Abstraction rule. If $\Gamma, x : A \vdash M : B$, then $\Gamma \vdash (\lambda x.\, M) : A \to B$. To build a function from $A$ to $B$, assume you have an $x$ of type $A$ and show the body $M$ has type $B$.

Application rule. If $\Gamma \vdash M : A \to B$ and $\Gamma \vdash N : A$, then $\Gamma \vdash M\; N : B$. Apply a function to an argument of the right type.

Pairing rule. If $\Gamma \vdash M : A$ and $\Gamma \vdash N : B$, then $\Gamma \vdash (M, N) : A \times B$.

Projection rules. If $\Gamma \vdash P : A \times B$, then $\Gamma \vdash \pi_1(P) : A$ and $\Gamma \vdash \pi_2(P) : B$.

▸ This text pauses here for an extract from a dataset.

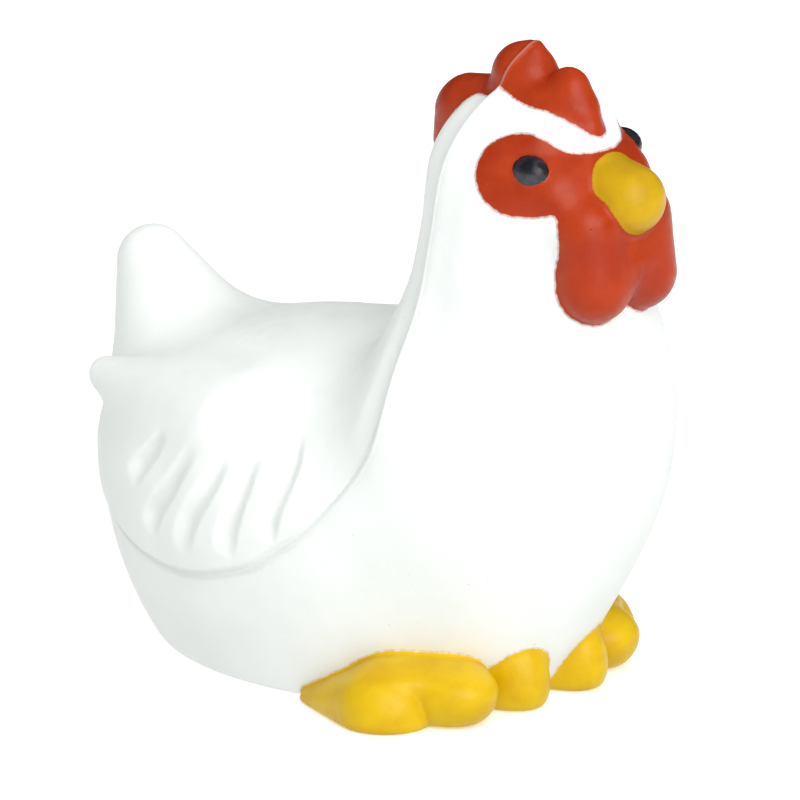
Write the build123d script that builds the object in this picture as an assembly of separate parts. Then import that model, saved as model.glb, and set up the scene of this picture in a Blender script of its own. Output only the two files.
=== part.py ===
from build123d import *

import os

# Rubber squeeze hen, a sitting hen as long as a palm, in millimetres.
# +Z is up and the hen faces -Y; X = 0 is its mirror plane, and its own right side is at -X.
# Two hollow soft-rubber shells meet on one seam. The seam crosses the comb, runs down the side of the neck,
# sweeps back under the wing and goes round the rump. The red, yellow and black zones are solids of their own
# seated on the shells. A push-in squeaker with a reed closes the hole in the base.

# ---- overall size ----
HEIGHT = 85.4  # comb top above the table
FRONT_Y = -45.1  # beak tip
REAR_Y = 45.1  # back of the tail
WALL = 2.4  # shell wall
FLOOR = 3.0  # thicker wall under the belly, which holds the squeaker

# ---- places that several pieces share ----
NECK_Y = -24.1  # upright axis of the neck and head
BELLY_Y = 4.0  # middle of the belly
CROWN_Z = 79.5  # top of the head, under the comb
SMALLEST_HALF_WIDTH = 1.2  # a stacked ellipse smaller than this is left out
TOP_LIFT = 1.2  # how much further the topmost ellipse moves when a stack grows
EYE = (-31.8, 71.8)  # (y, z) of both eyes
EYE_RADIUS = 2.6
BEAK_Z = 68.1
SEAM_Y = -19.2  # the seam on the side of the neck
SEAM_LOW_Z = 14.6  # the seam under the wing

# ---- thickness of what is seated on the shells ----
MASK_DEPTH = 0.5
EYE_DEPTH = 1.0
WING_DEPTH = 0.8

# ---- squeaker, standing in the base ----
SQUEAKER_Y = 6.0
HOLE_R = 10.0  # hole in the belly floor
CUP_R = 9.95
CUP_WALL = 1.2
CUP_TOP_Z = 11.5
FLANGE_R = 12.0
FLANGE_LOW_Z = 0.3
FLANGE_THICK = 1.0
RECESS_R = 12.2
RECESS_DEPTH = 1.35
BEAD_R = 10.9
AIR_HOLE_R = 1.6
CAP_THICK = 1.2
REED_BED = (7.0, 14.0, 4.4)  # width, length and height of the channel under the reed
REED_BED_WALL = 1.0
REED = (4.6, 12.6, 0.3)
REED_OPEN_DEG = 2.0  # the reed's tip stands this far off its bed at rest
CLIP = (7.0, 2.6, 2.2)


# Ellipses stacked up the body: (z, half width, half length, centre y).
TORSO = [
    (0.0, 21.9, 29.1, BELLY_Y),
    (3.0, 23.5, 31.2, BELLY_Y),
    (8.0, 25.5, 34.0, BELLY_Y),
    (15.0, 27.4, 36.4, BELLY_Y),
    (24.4, 28.2, 37.5, BELLY_Y),
    (33.0, 25.1, 33.4, BELLY_Y),
    (38.0, 19.7, 26.2, BELLY_Y),
    (41.0, 13.7, 18.2, BELLY_Y),
    (42.6, 8.1, 10.8, BELLY_Y),
    (43.3, 2.9, 3.8, BELLY_Y),
]
NECK = [
    (12.0, 8.5, 6.5, -21.0),
    (16.0, 14.6, 11.1, -21.9),
    (20.0, 18.1, 13.8, -22.3),
    (25.0, 20.9, 15.9, -22.7),
    (30.0, 22.4, 17.1, -22.9),
    (36.0, 22.9, 17.7, -23.2),
    (42.0, 21.4, 17.7, -23.5),
    (48.0, 18.0, 16.8, -23.8),
    (54.0, 15.2, 15.2, NECK_Y),
    (60.0, 14.0, 14.0, NECK_Y),
    (66.0, 13.2, 13.2, NECK_Y),
    (71.0, 12.3, 12.3, NECK_Y),
    (75.0, 10.1, 10.1, NECK_Y),
    (77.5, 7.5, 7.5, NECK_Y),
    (79.0, 4.7, 4.7, NECK_Y),
    (CROWN_Z, 3.2, 3.2, NECK_Y),
]
TAIL = [
    (20.0, 5.6, 5.6, REAR_Y - 12.8),
    (24.0, 9.6, 9.6, REAR_Y - 12.8),
    (28.0, 11.0, 11.0, REAR_Y - 12.8),
    (32.0, 10.9, 11.2, REAR_Y - 12.5),
    (36.0, 9.3, 10.5, REAR_Y - 11.4),
    (40.0, 7.2, 8.6, REAR_Y - 9.0),
    (44.0, 5.2, 6.2, REAR_Y - 6.2),
    (46.5, 3.9, 4.2, REAR_Y - 4.9),
    (48.0, 2.4, 2.4, REAR_Y - 4.7),
    (48.6, 1.3, 1.3, REAR_Y - 4.7),
]
# Comb lobes from the front one to the one behind the head, and their common root:
# (centre y, centre z, half width, half length, half height).
COMB_LOBES = [
    (-31.8, 78.0, 2.5, 3.7, 5.1),
    (-23.5, HEIGHT - 5.2, 3.9, 4.8, 5.2),
    (-15.8, 75.7, 3.3, 5.3, 3.9),
    (-12.1, 72.6, 2.8, 3.5, 5.2),
    (-26.0, 78.0, 4.7, 8.4, 3.4),
]
MUZZLE = ((0.0, -32.0, 67.4), (7.2, 8.4, 6.9))  # centre and half sizes, behind the beak
# Toes of one foot from the inner one outwards: (centre x, y, z), (half width, half length, half height).
TOES = [
    ((5.5, -22.8, 3.0), (5.1, 8.7, 8.5)),
    ((15.6, -22.2, 3.8), (6.7, 9.7, 4.7)),
    ((20.6, -15.8, 1.2), (6.3, 10.4, 6.6)),
]
WATTLE = ((4.5, -38.0, 60.2), (4.9, 4.9, 7.9))  # centre and half sizes of the left one
WING_TIP = ((17.3, 25.5, 32.6), (4.4, 10.4, 4.6))  # centre and half sizes of the left one, beside the tail
WING_TIP_TURN_DEG = 7.0  # it points back and towards the tail


def stack(levels, grow):
    """A smooth solid through stacked ellipses, its skin moved outwards by grow, or inwards if that is negative.

    The levels also move up or down, more the higher they are, so that the wall is kept at the top.
    """
    low, high = levels[0][0], levels[-1][0]
    faces = []
    for z, half_x, half_y, y in levels:
        if min(half_x, half_y) + grow >= SMALLEST_HALF_WIDTH:
            lift = TOP_LIFT * grow * (z - low) / (high - low)
            faces.append(Pos(0, y, z + lift) * Ellipse(half_x + grow, half_y + grow))
    return loft(faces)


def body_form(grow):
    """Torso, neck with head, and tail in one solid, without comb, beak or feet."""
    return stack(TORSO, grow) + stack(NECK, grow) + stack(TAIL, grow)


def side_prism(outline, half_width=50.0):
    """A solid whose section in the side view (y, z) is the outline, reaching half_width to both sides."""
    face = make_face(Plane.YZ * outline)
    return extrude(face, amount=half_width, both=True)


def ellipsoid(centre, radii):
    return Pos(*centre) * scale(Sphere(1.0), by=tuple(radii))


def upright(radius, low, high, x=0.0, y=SQUEAKER_Y):
    """A standing cylinder between two heights."""
    return Pos(x, y, (low + high) / 2) * Cylinder(radius, high - low)


def block(size, low_z, x=0.0, y=SQUEAKER_Y):
    """A box by width, length and height, standing on low_z."""
    return Pos(x, y, low_z + size[2] / 2) * Box(*size)


# ---- outlines in the side view, as (y, z) ----
def seam_outline():
    """Everything in front of and below the seam."""
    line = Spline(
        (-27.0, 96.0),
        (-25.2, HEIGHT + 1.0),
        (-21.3, 74.7),
        (-20.1, 69.0),
        (SEAM_Y, 58.0),
        (SEAM_Y, 48.0),
        (SEAM_Y, 39.5),
        (-17.2, 33.3),
        (-11.3, 25.4),
        (-6.2, 20.9),
        (-1.0, 17.5),
        (9.5, SEAM_LOW_Z),
        (20.3, 15.0),
        (32.0, 18.6),
        (40.0, 20.0),
        (60.0, 21.0),
    )
    rest = Polyline((60.0, 21.0), (60.0, -10.0), (-70.0, -10.0), (-70.0, 96.0), (-27.0, 96.0))
    return line + rest


def wing_outline():
    """The raised wing, from the shoulder back to the rump."""
    return Spline(
        (-18.0, 43.0),
        (-18.6, 38.0),
        (-15.5, 31.8),
        (-6.0, 21.6),
        (4.0, 16.4),
        (15.0, 15.2),
        (26.4, 17.4),
        (35.5, 22.0),
        (38.0, 33.0),
        (24.0, 39.0),
        (8.0, 42.0),
        periodic=True,
    )


def mask_outline():
    """The red face in front of the eyes, between brow and throat."""
    return Polyline(
        (-32.0, 77.0),
        (-34.5, 75.0),
        (-50.0, 74.2),
        (-50.0, 63.0),
        (-30.0, 66.6),
        (-30.0, 70.0),
        (-32.0, 77.0),
    )


# ---- red, yellow and black zones ----
def beak_form():
    sections = [(-31.0, 5.3), (-36.0, 5.1), (-40.0, 4.6), (-42.7, 3.9), (-44.4, 2.5), (FRONT_Y, 0.8)]
    faces = [Plane((0, y, BEAK_Z), x_dir=(1, 0, 0), z_dir=(0, -1, 0)) * Circle(r) for y, r in sections]
    return loft(faces)


def make_head_parts(skin_outside):
    """Comb halves, face mask, wattles, beak and eyes, each clear of the skin and of the others."""
    seam = side_prism(seam_outline())
    comb = ellipsoid((0, *COMB_LOBES[0][:2]), COMB_LOBES[0][2:])
    for lobe in COMB_LOBES[1:]:
        comb = comb + ellipsoid((0, *lobe[:2]), lobe[2:])
    comb = comb - skin_outside
    beak = beak_form() - skin_outside
    eye_bar = Pos(0, *EYE) * Rot(0, 90, 0) * Cylinder(EYE_RADIUS, 60.0)
    eye_patch = Pos(0, *EYE) * Rot(0, 90, 0) * Cylinder(6.0, 60.0)
    cover = stack(NECK, MASK_DEPTH) - skin_outside
    mask = cover & (side_prism(mask_outline()) + eye_patch)
    mask = mask + (ellipsoid(*MUZZLE) - skin_outside)
    mask = mask - eye_bar - beak_form() - comb
    lens = (stack(NECK, EYE_DEPTH) - skin_outside) & eye_bar
    parts = {"comb_front": comb & seam, "comb_rear": comb - seam, "beak": beak, "face_mask": mask}
    for name, side in (("right", -1), ("left", 1)):
        half = Pos(side * 30.0, 0, 50.0) * Box(60.0, 120.0, 120.0)
        (x, y, z), half_sizes = WATTLE
        wattle = ellipsoid((side * x, y, z), half_sizes) & half
        parts["wattle_" + name] = wattle - skin_outside - mask - beak_form()
        parts["eye_" + name] = lens & half
    return parts


def make_feet(skin_outside):
    """Three rounded toes each; the outer one runs back along the belly."""
    feet = {}
    above = Pos(0, 0, 25.0) * Box(120.0, 120.0, 50.0)
    for name, side in (("right", -1), ("left", 1)):
        inner, middle, outer = [ellipsoid((side * x, y, z), half_sizes) for (x, y, z), half_sizes in TOES]
        feet["foot_" + name] = ((inner + middle + outer) & above) - skin_outside
    return feet


# ---- shells ----
def make_shells():
    """Front and back shell, hollow inside, and the closed outer form that the other pieces are trimmed to."""
    outside = body_form(0.0) + (stack(TORSO, WING_DEPTH) & side_prism(wing_outline()))
    (tip_x, tip_y, tip_z), half_sizes = WING_TIP
    for side in (-1, 1):
        tip = Rot(0, 0, side * WING_TIP_TURN_DEG) * ellipsoid((0, 0, 0), half_sizes)
        outside = outside + Pos(side * tip_x, tip_y, tip_z) * tip
    hollow = body_form(-WALL) & (Pos(0, 0, FLOOR + 50.0) * Box(200.0, 200.0, 100.0))
    skin = outside - hollow
    skin = skin - upright(HOLE_R, -5.0, FLOOR + 5.0) - upright(RECESS_R, -5.0, RECESS_DEPTH)
    seam = side_prism(seam_outline())
    return {"front_shell": skin & seam, "back_shell": skin - seam}, outside


# ---- squeaker ----
def make_squeaker():
    """A cup pushed into the base from below, its cap, and a reed on a channel over the air hole."""
    low = FLANGE_LOW_Z
    cup_floor = low + FLANGE_THICK + 0.2
    cup = upright(CUP_R, low, CUP_TOP_Z) + upright(FLANGE_R, low, low + FLANGE_THICK)
    cup = cup + upright(BEAD_R, FLOOR + 0.05, FLOOR + 1.2)
    cup = cup - upright(CUP_R - CUP_WALL, cup_floor, CUP_TOP_Z + 1.0) - upright(AIR_HOLE_R, -5.0, 5.0)

    spigot_r = CUP_R - CUP_WALL - 0.05
    cap = upright(CUP_R, CUP_TOP_Z, CUP_TOP_Z + CAP_THICK)
    cap = cap + (upright(spigot_r, CUP_TOP_Z - 1.0, CUP_TOP_Z) - upright(spigot_r - 0.9, 0.0, 50.0))
    cap = cap - upright(AIR_HOLE_R, 0.0, 50.0)

    width, length, height = REED_BED
    bed_top = cup_floor + height
    window = (width - 3.4, length - 5.0, height)
    bed = block(REED_BED, cup_floor) - block(window, cup_floor + REED_BED_WALL, y=SQUEAKER_Y - 1.0)
    bed = bed - upright(AIR_HOLE_R, 0.0, cup_floor + REED_BED_WALL + 1.0)

    root = (0.0, SQUEAKER_Y + length / 2 - 1.3, bed_top + 0.25)
    strip_w, strip_l, strip_t = REED
    strip = Pos(0, -strip_l / 2, 0) * Box(strip_w, strip_l, strip_t)
    reed = Pos(*root) * Rot(-REED_OPEN_DEG, 0, 0) * strip

    slot = Pos(0, root[1], bed_top + 0.35) * Box(strip_w + 0.4, CLIP[1] + 2.0, 0.9)
    clip = block(CLIP, bed_top, y=SQUEAKER_Y + (length - CLIP[1]) / 2) - slot
    return {
        "squeaker_cup": cup,
        "squeaker_cap": cap,
        "reed_bed": bed,
        "reed": reed,
        "reed_clip": clip,
    }


shells, outside = make_shells()
parts = {**shells, **make_head_parts(outside), **make_feet(outside), **make_squeaker()}

os.makedirs("parts", exist_ok=True)
whole = Compound(children=[piece for group in parts.values() for piece in group.solids()])
box = whole.bounding_box()
print("overall", box.min, box.max)
for node, shape in parts.items():
    export_step(shape, f"parts/{node}.step")
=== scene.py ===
"""A sitting hen in soft white rubber with painted comb, face, wattles, beak and feet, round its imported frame.

One form in millimetres gives the whole outside. It is cut along the edges of its colours and along the
mould's seam, so that each piece stands for its CAD node and meets its neighbours without a step.
"""
import math

import bpy
import numpy as np
import openvdb
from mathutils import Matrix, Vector
from mathutils.kdtree import KDTree


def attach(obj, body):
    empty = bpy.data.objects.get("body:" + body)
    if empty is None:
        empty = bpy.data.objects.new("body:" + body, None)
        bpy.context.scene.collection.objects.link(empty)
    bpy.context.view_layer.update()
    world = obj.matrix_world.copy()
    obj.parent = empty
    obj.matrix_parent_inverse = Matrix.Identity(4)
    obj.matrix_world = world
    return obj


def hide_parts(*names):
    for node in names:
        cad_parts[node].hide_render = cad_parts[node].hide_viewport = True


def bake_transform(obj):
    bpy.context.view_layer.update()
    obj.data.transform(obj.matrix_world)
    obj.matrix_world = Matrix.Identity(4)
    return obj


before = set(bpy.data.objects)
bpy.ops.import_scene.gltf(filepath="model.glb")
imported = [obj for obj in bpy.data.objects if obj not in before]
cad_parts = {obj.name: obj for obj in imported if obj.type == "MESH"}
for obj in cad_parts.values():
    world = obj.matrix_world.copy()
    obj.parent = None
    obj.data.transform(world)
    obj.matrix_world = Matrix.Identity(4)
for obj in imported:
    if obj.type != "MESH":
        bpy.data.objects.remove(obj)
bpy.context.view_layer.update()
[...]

These rules ensure that every well-typed term reduces to a value and that reduction preserves types (subject reduction).

Structural properties

Well-typed terms satisfy:

• Weakening: adding unused variables to $\Gamma$ does not break typing.
• Exchange: the order of variables in $\Gamma$ does not matter.
• Substitution: if $\Gamma \vdash N : A$ and $\Gamma, x : A \vdash M : B$, then $\Gamma \vdash M[N/x] : B$.
• Strong normalization: every sequence of reductions terminates. There are no infinite loops in the simply typed calculus.

The Curry-Howard correspondence

There is a precise correspondence between the simply typed lambda calculus and intuitionistic logic [@sorensen_LecturesCurryHowardIsomorphism_2006]:

Logic	Type Theory
Proposition	Type
Proof of $A$	Term of type $A$
$A \wedge B$	$A \times B$ (product type)
$A \Rightarrow B$	$A \to B$ (function type)
Proof construction	Term construction
Proof normalization	Beta-reduction

A type is inhabited (has a term of that type) exactly when the corresponding proposition is provable in intuitionistic logic. This is not a metaphor — it is a formal isomorphism. Proofs ARE programs; propositions ARE types. This is known as the Curry-Howard correspondence.

Worked example

Define the identity function on type $P$:

$$\vdash (\lambda x.\, x) : P \to P$$

By the abstraction rule: assume $x : P$, then $x : P$ by the variable rule, so $\lambda x.\, x$ has type $P \to P$.

Define composition. Given $f : A \to B$ and $g : B \to C$:

$$f : A \to B, \; g : B \to C \;\vdash\; (\lambda x.\, g\;(f\;x)) : A \to C$$

Apply $f$ to $x$ to get a $B$; apply $g$ to that $B$ to get a $C$. The result is a function from $A$ to $C$.

Common mistakes

• Confusing untyped and typed. The untyped lambda calculus allows self-application ($x\;x$); the typed calculus does not, because no type $A$ satisfies $A = A \to B$.
• Forgetting that function types associate to the right. $A \to B \to C$ means $A \to (B \to C)$, a function that takes an $A$ and returns a function from $B$ to $C$.
• Treating the Curry-Howard correspondence as approximate. It is an exact structural correspondence between proof systems and type systems, not an analogy.

Minimal data

• A set of base types (at minimum, $P$).
• Type constructors: $\to$ (function) and $\times$ (product).
• Term constructors: variables, $\lambda$-abstraction, application, pairing, projection.
• Typing rules: variable, abstraction, application, pairing, projection.
• Computation rule: $\beta$-reduction.